Zunächst wurden rund um die Hausmauer 24 Löcher ins schadhafte Fundament des nicht unterkellerten Holzständerhauses gebohrt. Zwei Meter tief, bis hinab zur intakten Sohle des Baugrunds. Dann führten die Arbeiter Hohllanzen hinein, durch die ein aus zwei Komponenten bestehendes Kunstharzgemisch in den porösen Untergrund gepumpt wird. Beim Aushärten innerhalb weniger Minuten quillt das Harz auf bis zu 30 Prozent seines ursprünglichen Volumens auf. Dadurch wird der eingesunkene Boden angehoben und mit ihm das Haus.

Mit Laser-Kontrollinstrumenten kann dieser Prozess durch exaktes Dosieren der eingespritzten Kunstharzmenge millimetergenau gesteuert werden. Zuvor waren die Versorgungsleitungen für die Prozedur hergerichtet worden. Mittels Spezialkamera wird zudem überwacht, dass der Kanalanschluss keinen Schaden nimmt. Bis zu zehn Meter tief lassen sich mit den Lanzen Bodenkorrekturen vornehmen und selbst große Gebäude um bis zu 35 Zentimeter anheben. Das Verfahren wird laut Anbieter schon seit 1995 angewandt. Fürs Grundwasser sei es unbedenklich, weil das Harz keine schädlichen Fluorkohlenwasserstoffe enthalte.

Viele Hohlräume

Keine zwei Meter vom Wohnhaus entfernt stecken noch sechs massive Eisenträger tief im Boden des schmalen Grundstücksstreifens, den sich Deinhardt im Zuge des Bauprojekts nebenan gesichert hat. Es sind die sichtbaren Zeugen einer Spundwand, die zur Absicherung der Baugrube für das Mehrfamilienhaus errichtet worden war. In ihrem Bereich weist der Boden zahlreiche Hohlräume auf.

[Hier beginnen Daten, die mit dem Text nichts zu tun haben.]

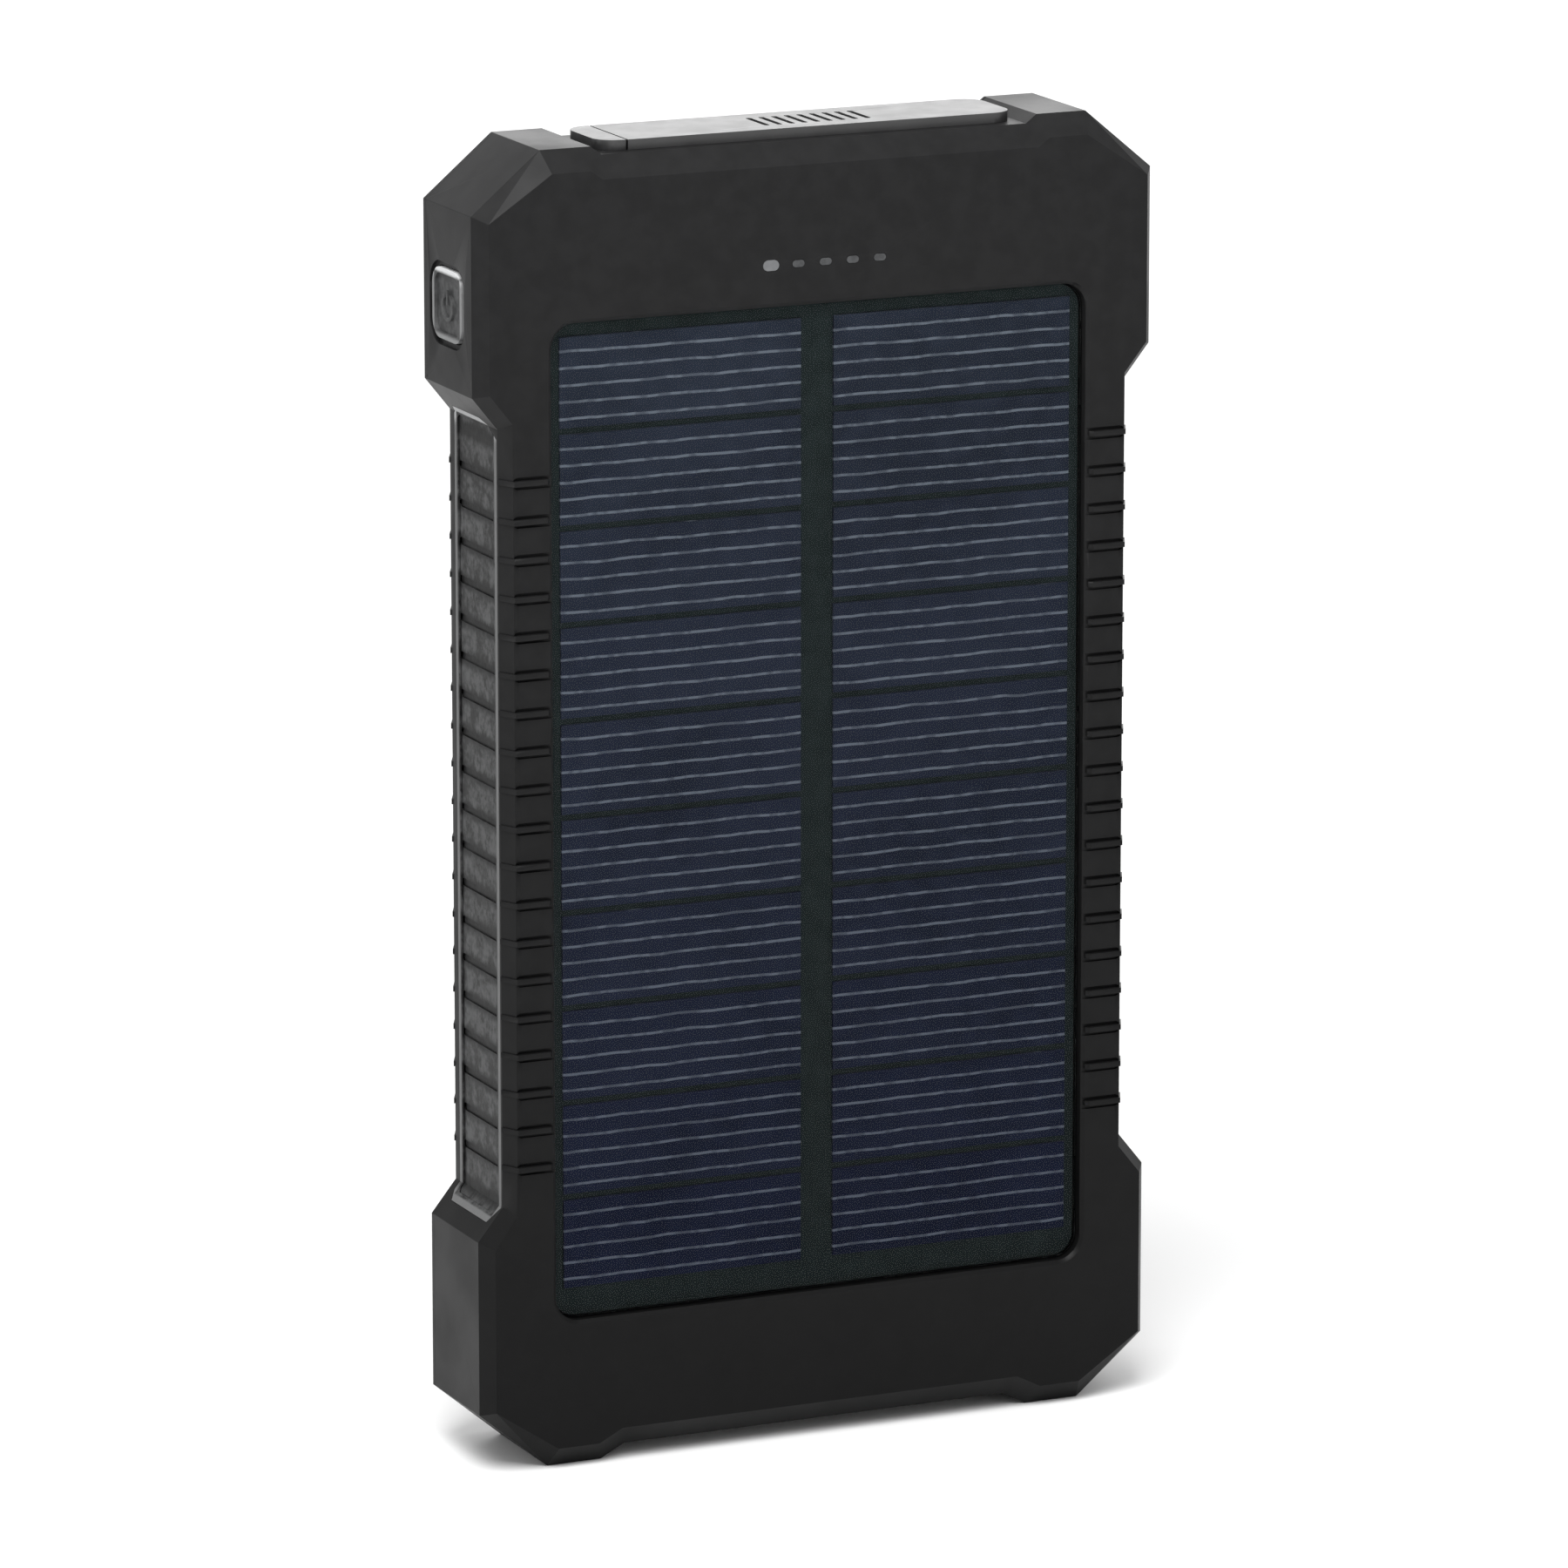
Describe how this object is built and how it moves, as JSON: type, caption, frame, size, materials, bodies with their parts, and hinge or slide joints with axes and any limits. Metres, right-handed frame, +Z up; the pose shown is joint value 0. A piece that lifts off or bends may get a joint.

Dass sie beim Injektionsverfahren gleich mit ausgefüllt werden, darauf hofft nun der Hausbesitzer. Aber auch darauf, dass ihm die auf 45 000 Euro geschätzten Kosten für die Sicherungsmaßnahme erstattet werden. Doch das ist abhängig vom Urteil der Gutachter und des Gerichts.